-- Source excerpt --
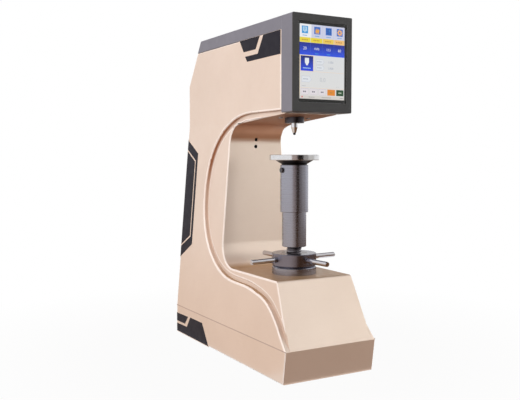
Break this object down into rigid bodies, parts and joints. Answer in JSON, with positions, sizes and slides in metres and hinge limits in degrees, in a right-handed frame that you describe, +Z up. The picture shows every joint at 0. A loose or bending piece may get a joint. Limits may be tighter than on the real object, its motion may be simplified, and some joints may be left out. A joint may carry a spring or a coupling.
{
  "type": "hardness tester",
  "caption": "Bench hardness tester with a cast C-shaped body, a hand-turned lifting screw with an anvil, a motor-driven indenter spindle and a tall touch display.",
  "frame": {"origin": "on the bench, under the middle of the overall box", "axes": "+Z up, -Y to the front with the display, +X to the right as seen from the front"},
  "size_m": [0.2464, 0.584, 0.8],
  "materials": {
    "casting_paint": "satin champagne paint with a fine grain",
    "grey_paint": "satin grey paint",
    "dark_panel": "dark satin",
    "touch_glass": "glossy, black round its edge",
    "display": "lit picture",
    "circuit_board": "solder mask",
    "sheet_metal": "satin grey paint",
    "galvanised": "satin",
    "gunmetal": "satin turned gunmetal",
    "black_steel": "black oxide",
    "polished_steel": "ground and polished",
    "machined_steel": "turned",
    "chrome": "mirror bright",
    "bronze": "turned",
    "machined_aluminium": "milled",
    "black_rubber": "matt",
    "black_plastic": "satin"
  },
  "bodies": {
    "frame": {"body_casting": "casting_paint", "top_cover": "grey_paint", "rear_cover": "sheet_metal", "base_plate": "galvanised", "levelling_feet": "black_rubber", "front_panel": "dark_panel", "display_housing": "grey_paint", "touch_glass": "touch_glass", "display_panel": "display", "control_board": "circuit_board", "board_spacers": "bronze", "wheel_seat": "gunmetal", "guide_bush": "bronze", "guide_key": "machined_steel", "thrust_race_lower": "polished_steel", "thrust_rollers": "polished_steel", "spindle_housing": "machined_steel", "housing_screws": "machined_steel", "lower_bushing": "bronze", "upper_bushing": "bronze", "timing_belt": "black_rubber", "drive_bridge": "machined_aluminium", "screw_bearing_outer": "polished_steel", "screw_bearing_rollers": "polished_steel", "bearing_retainer": "machined_steel", "load_motor": "black_plastic", "guide_rail": "polished_steel", "depth_reader": "black_plastic", "power_supply": "galvanised", "power_inlet": "black_plastic", "inlet_pins": "polished_steel", "switch_body": "black_plastic"},
    "wheel": {"wheel_hub": "gunmetal", "lifting_nut": "bronze", "thrust_race_upper": "polished_steel", "wheel_rod_1": "chrome", "wheel_rod_2": "chrome", "wheel_rod_3": "chrome", "wheel_rod_4": "chrome"},
    "screw": {"lifting_screw": "machined_steel", "upper_sleeve": "gunmetal", "sleeve_cap": "gunmetal", "anvil_seat": "black_steel", "flat_anvil": "polished_steel", "lock_screw": "machined_steel"},
    "lower_sleeve": {"lower_sleeve": "gunmetal"},
    "spindle": {"spindle": "gunmetal", "indenter": "chrome", "indenter_clamp_screw": "black_steel", "load_cell": "polished_steel", "crosshead": "machined_aluminium", "ball_nut": "machined_steel", "guide_carriage": "machined_steel", "depth_scale": "machined_aluminium"},
    "load_screw": {"ball_screw": "polished_steel", "driven_pulley": "machined_aluminium", "screw_bearing_inner": "polished_steel"},
    "motor_rotor": {"motor_shaft": "polished_steel", "drive_pulley": "machined_aluminium"},
    "rocker": {"power_rocker": "black_plastic"}
  },
  "joints": [
    {"name": "screw_lift", "type": "slide", "parent": "frame", "child": "screw", "axis": [0, 0, 1], "range_m": [-0.072, 0.04]},
    {"name": "wheel_turn", "type": "hinge", "parent": "frame", "child": "wheel", "pos_m": [0, -0.134, 0.2485], "axis": [0, 0, 1], "range_deg": [-2401, 4321]},
    {"name": "lower_sleeve_slide", "type": "slide", "parent": "frame", "child": "lower_sleeve", "axis": [0, 0, 1], "range_m": [-0.0141, 0.0079]},
    {"name": "spindle_slide", "type": "slide", "parent": "frame", "child": "spindle", "axis": [0, 0, 1], "range_m": [-0.005, 0]},
    {"name": "load_screw_turn", "type": "hinge", "parent": "frame", "child": "load_screw", "pos_m": [0, -0.134, 0.772], "axis": [0, 0, 1], "range_deg": [0, 361]},
    {"name": "motor_turn", "type": "hinge", "parent": "frame", "child": "motor_rotor", "pos_m": [0, -0.064, 0.772], "axis": [0, 0, 1], "range_deg": [0, 1083]},
    {"name": "rocker_tip", "type": "hinge", "parent": "frame", "child": "rocker", "pos_m": [0.03, 0.2845, 0.15], "axis": [1, 0, 0], "range_deg": [0, 20]}
  ],
  "couplings": [
    {"joint": "wheel_turn", "follows": "screw_lift", "rad_per_m": -1047.2},
    {"joint": "lower_sleeve_slide", "follows": "screw_lift", "ratio": 0.19444},
    {"joint": "load_screw_turn", "follows": "spindle_slide", "rad_per_m": -1256.6},
    {"joint": "motor_turn", "follows": "spindle_slide", "rad_per_m": -3769.9}
  ]
}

-- Written problem --
All the data must be duplicated exactly, with nothing added or removed.

-- Full answer --
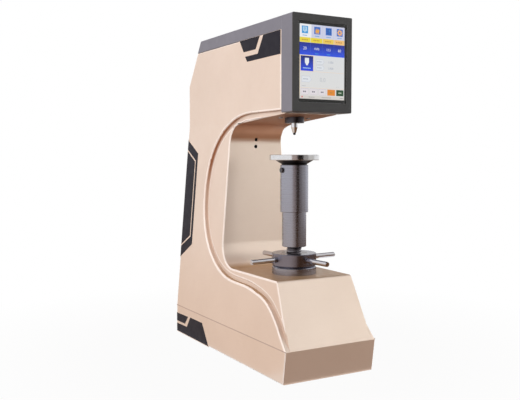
Break this object down into rigid bodies, parts and joints. Answer in JSON, with positions, sizes and slides in metres and hinge limits in degrees, in a right-handed frame that you describe, +Z up. The picture shows every joint at 0. A loose or bending piece may get a joint. Limits may be tighter than on the real object, its motion may be simplified, and some joints may be left out. A joint may carry a spring or a coupling.
{
  "type": "hardness tester",
  "caption": "Bench hardness tester with a cast C-shaped body, a hand-turned lifting screw with an anvil, a motor-driven indenter spindle and a tall touch display.",
  "frame": {"origin": "on the bench, under the middle of the overall box", "axes": "+Z up, -Y to the front with the display, +X to the right as seen from the front"},
  "size_m": [0.2464, 0.584, 0.8],
  "materials": {
    "casting_paint": "satin champagne paint with a fine grain",
    "grey_paint": "satin grey paint",
    "dark_panel": "dark satin",
    "touch_glass": "glossy, black round its edge",
    "display": "lit picture",
    "circuit_board": "solder mask",
    "sheet_metal": "satin grey paint",
    "galvanised": "satin",
    "gunmetal": "satin turned gunmetal",
    "black_steel": "black oxide",
    "polished_steel": "ground and polished",
    "machined_steel": "turned",
    "chrome": "mirror bright",
    "bronze": "turned",
    "machined_aluminium": "milled",
    "black_rubber": "matt",
    "black_plastic": "satin"
  },
  "bodies": {
    "frame": {"body_casting": "casting_paint", "top_cover": "grey_paint", "rear_cover": "sheet_metal", "base_plate": "galvanised", "levelling_feet": "black_rubber", "front_panel": "dark_panel", "display_housing": "grey_paint", "touch_glass": "touch_glass", "display_panel": "display", "control_board": "circuit_board", "board_spacers": "bronze", "wheel_seat": "gunmetal", "guide_bush": "bronze", "guide_key": "machined_steel", "thrust_race_lower": "polished_steel", "thrust_rollers": "polished_steel", "spindle_housing": "machined_steel", "housing_screws": "machined_steel", "lower_bushing": "bronze", "upper_bushing": "bronze", "timing_belt": "black_rubber", "drive_bridge": "machined_aluminium", "screw_bearing_outer": "polished_steel", "screw_bearing_rollers": "polished_steel", "bearing_retainer": "machined_steel", "load_motor": "black_plastic", "guide_rail": "polished_steel", "depth_reader": "black_plastic", "power_supply": "galvanised", "power_inlet": "black_plastic", "inlet_pins": "polished_steel", "switch_body": "black_plastic"},
    "wheel": {"wheel_hub": "gunmetal", "lifting_nut": "bronze", "thrust_race_upper": "polished_steel", "wheel_rod_1": "chrome", "wheel_rod_2": "chrome", "wheel_rod_3": "chrome", "wheel_rod_4": "chrome"},
    "screw": {"lifting_screw": "machined_steel", "upper_sleeve": "gunmetal", "sleeve_cap": "gunmetal", "anvil_seat": "black_steel", "flat_anvil": "polished_steel", "lock_screw": "machined_steel"},
    "lower_sleeve": {"lower_sleeve": "gunmetal"},
    "spindle": {"spindle": "gunmetal", "indenter": "chrome", "indenter_clamp_screw": "black_steel", "load_cell": "polished_steel", "crosshead": "machined_aluminium", "ball_nut": "machined_steel", "guide_carriage": "machined_steel", "depth_scale": "machined_aluminium"},
    "load_screw": {"ball_screw": "polished_steel", "driven_pulley": "machined_aluminium", "screw_bearing_inner": "polished_steel"},
    "motor_rotor": {"motor_shaft": "polished_steel", "drive_pulley": "machined_aluminium"},
    "rocker": {"power_rocker": "black_plastic"}
  },
  "joints": [
    {"name": "screw_lift", "type": "slide", "parent": "frame", "child": "screw", "axis": [0, 0, 1], "range_m": [-0.072, 0.04]},
    {"name": "wheel_turn", "type": "hinge", "parent": "frame", "child": "wheel", "pos_m": [0, -0.134, 0.2485], "axis": [0, 0, 1], "range_deg": [-2401, 4321]},
    {"name": "lower_sleeve_slide", "type": "slide", "parent": "frame", "child": "lower_sleeve", "axis": [0, 0, 1], "range_m": [-0.0141, 0.0079]},
    {"name": "spindle_slide", "type": "slide", "parent": "frame", "child": "spindle", "axis": [0, 0, 1], "range_m": [-0.005, 0]},
    {"name": "load_screw_turn", "type": "hinge", "parent": "frame", "child": "load_screw", "pos_m": [0, -0.134, 0.772], "axis": [0, 0, 1], "range_deg": [0, 361]},
    {"name": "motor_turn", "type": "hinge", "parent": "frame", "child": "motor_rotor", "pos_m": [0, -0.064, 0.772], "axis": [0, 0, 1], "range_deg": [0, 1083]},
    {"name": "rocker_tip", "type": "hinge", "parent": "frame", "child": "rocker", "pos_m": [0.03, 0.2845, 0.15], "axis": [1, 0, 0], "range_deg": [0, 20]}
  ],
  "couplings": [
    {"joint": "wheel_turn", "follows": "screw_lift", "rad_per_m": -1047.2},
    {"joint": "lower_sleeve_slide", "follows": "screw_lift", "ratio": 0.19444},
    {"joint": "load_screw_turn", "follows": "spindle_slide", "rad_per_m": -1256.6},
    {"joint": "motor_turn", "follows": "spindle_slide", "rad_per_m": -3769.9}
  ]
}